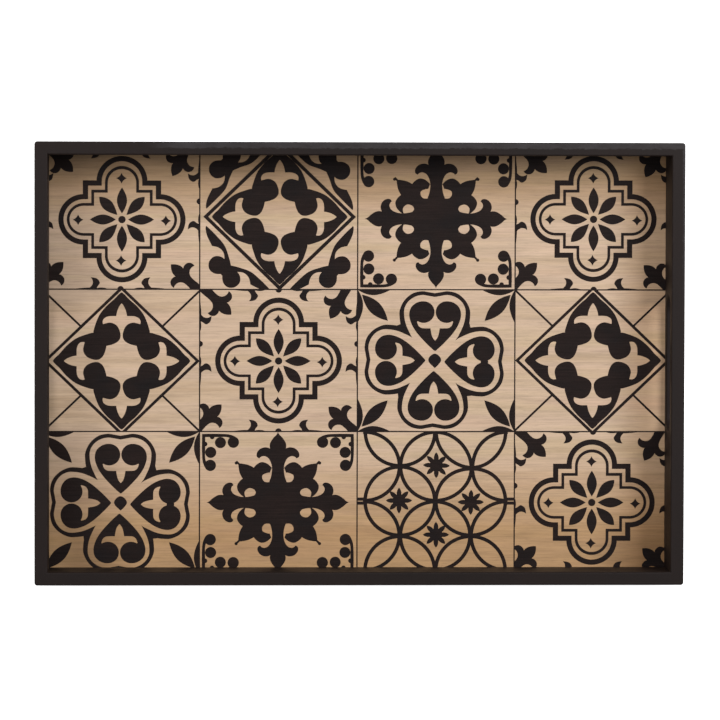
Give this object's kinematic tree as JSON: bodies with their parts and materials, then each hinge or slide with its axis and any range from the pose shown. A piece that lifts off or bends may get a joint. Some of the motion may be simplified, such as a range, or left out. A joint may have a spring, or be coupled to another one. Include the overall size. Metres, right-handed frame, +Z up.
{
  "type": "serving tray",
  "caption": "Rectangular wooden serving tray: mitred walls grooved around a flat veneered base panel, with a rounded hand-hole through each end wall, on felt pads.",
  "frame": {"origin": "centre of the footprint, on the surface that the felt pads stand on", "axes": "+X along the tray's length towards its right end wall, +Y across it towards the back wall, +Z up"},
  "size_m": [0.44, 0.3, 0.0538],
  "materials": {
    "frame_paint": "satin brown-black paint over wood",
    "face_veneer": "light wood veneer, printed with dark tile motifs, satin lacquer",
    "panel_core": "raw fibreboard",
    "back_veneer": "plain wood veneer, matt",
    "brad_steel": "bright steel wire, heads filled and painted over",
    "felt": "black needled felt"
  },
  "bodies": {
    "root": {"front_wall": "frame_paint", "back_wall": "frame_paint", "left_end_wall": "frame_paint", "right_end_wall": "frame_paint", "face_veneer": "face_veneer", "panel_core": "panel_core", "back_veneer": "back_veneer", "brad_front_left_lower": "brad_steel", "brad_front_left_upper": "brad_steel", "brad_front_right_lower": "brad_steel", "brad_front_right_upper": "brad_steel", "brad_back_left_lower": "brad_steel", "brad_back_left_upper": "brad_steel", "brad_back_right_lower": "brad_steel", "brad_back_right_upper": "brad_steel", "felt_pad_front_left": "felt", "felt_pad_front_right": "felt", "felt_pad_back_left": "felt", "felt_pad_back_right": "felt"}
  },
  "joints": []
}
==
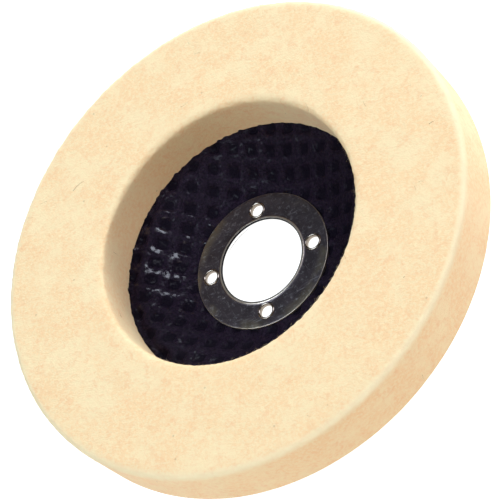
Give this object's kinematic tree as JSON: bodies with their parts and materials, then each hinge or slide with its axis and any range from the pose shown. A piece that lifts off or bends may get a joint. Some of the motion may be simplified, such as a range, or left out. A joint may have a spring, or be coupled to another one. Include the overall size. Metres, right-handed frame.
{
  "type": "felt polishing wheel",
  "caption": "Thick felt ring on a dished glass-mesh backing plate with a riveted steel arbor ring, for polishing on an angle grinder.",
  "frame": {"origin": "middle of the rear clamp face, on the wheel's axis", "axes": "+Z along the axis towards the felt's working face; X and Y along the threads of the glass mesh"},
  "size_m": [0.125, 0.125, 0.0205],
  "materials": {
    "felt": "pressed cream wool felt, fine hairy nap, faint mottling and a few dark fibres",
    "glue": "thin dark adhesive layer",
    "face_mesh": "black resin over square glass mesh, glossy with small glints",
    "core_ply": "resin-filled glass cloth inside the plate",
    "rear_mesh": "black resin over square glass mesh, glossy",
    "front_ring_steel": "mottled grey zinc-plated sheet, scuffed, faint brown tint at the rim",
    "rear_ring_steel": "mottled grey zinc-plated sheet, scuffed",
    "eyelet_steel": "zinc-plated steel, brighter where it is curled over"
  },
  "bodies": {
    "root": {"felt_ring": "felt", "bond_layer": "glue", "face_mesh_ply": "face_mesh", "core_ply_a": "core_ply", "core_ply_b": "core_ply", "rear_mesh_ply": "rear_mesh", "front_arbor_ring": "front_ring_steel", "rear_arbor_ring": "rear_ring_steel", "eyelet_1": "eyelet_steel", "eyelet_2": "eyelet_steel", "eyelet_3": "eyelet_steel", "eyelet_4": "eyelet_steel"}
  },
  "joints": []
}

* [Aim]:
Gather all the lines that include the word "this" and copy them out.

* [Complete response]:
Give this object's kinematic tree as JSON: bodies with their parts and materials, then each hinge or slide with its axis and any range from the pose shown. A piece that lifts off or bends may get a joint. Some of the motion may be simplified, such as a range, or left out. A joint may have a spring, or be coupled to another one. Include the overall size. Metres, right-handed frame, +Z up.
Give this object's kinematic tree as JSON: bodies with their parts and materials, then each hinge or slide with its axis and any range from the pose shown. A piece that lifts off or bends may get a joint. Some of the motion may be simplified, such as a range, or left out. A joint may have a spring, or be coupled to another one. Include the overall size. Metres, right-handed frame.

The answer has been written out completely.